Created in 1955 after the original oil on canvas, this color lithograph on Arches paper is hand-signed by Pablo Picasso (Malaga, 1881- Mougins, 1973) in pencil in the lower left margin. Numbered from the edition of 100 in pencil in the lower left margin; this work was printed by Mourlot, Paris.
Catalogue Raisonné & COA:
Pablo Picasso The Young Ladies of Avignon ( Les Demoiselles d'Avignon), 1955 is fully documented and referenced in the below catalogue raisonnés and texts (copies will be enclosed as added documentation with the invoices that will accompany the final sale of the work):
1. Daix, P. and Rosselet, J. Le cubisme de Picasso – Catalogue raisonné de l’œuvre peint 1907 – 1916. Neuchâtel: Ides et Calendes, 1979 . Original oil on canvas is listed and illustrated as plate V
2. Palau, J. Picasso Cubism (1907 – 1917).
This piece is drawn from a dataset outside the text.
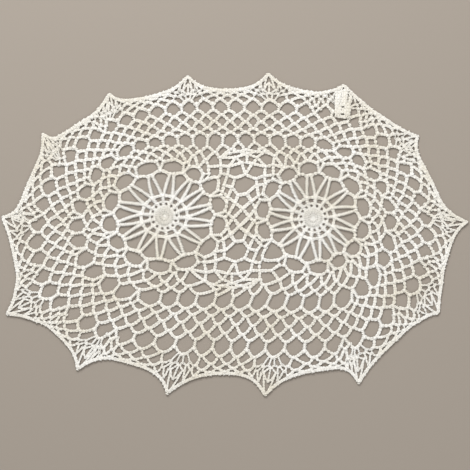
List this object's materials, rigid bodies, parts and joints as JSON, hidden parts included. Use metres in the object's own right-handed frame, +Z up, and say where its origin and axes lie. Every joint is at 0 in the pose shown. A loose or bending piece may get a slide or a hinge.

Barcelona: Ediciones Poligrafa, S.A., 1996. Original oil on canvas is listed and illustrated as catalogue raisonné no. 30.
3. A Certificate of Authenticity will accompany this work.
About the Framing:
Pablo Picasso The Young Ladies of Avignon ( Les Demoiselles d'Avignon), 1955 is framed to museum-grade, conservation standards, presented in a complementary moulding and finished with linen-wrapped mats and optical grade Plexiglas.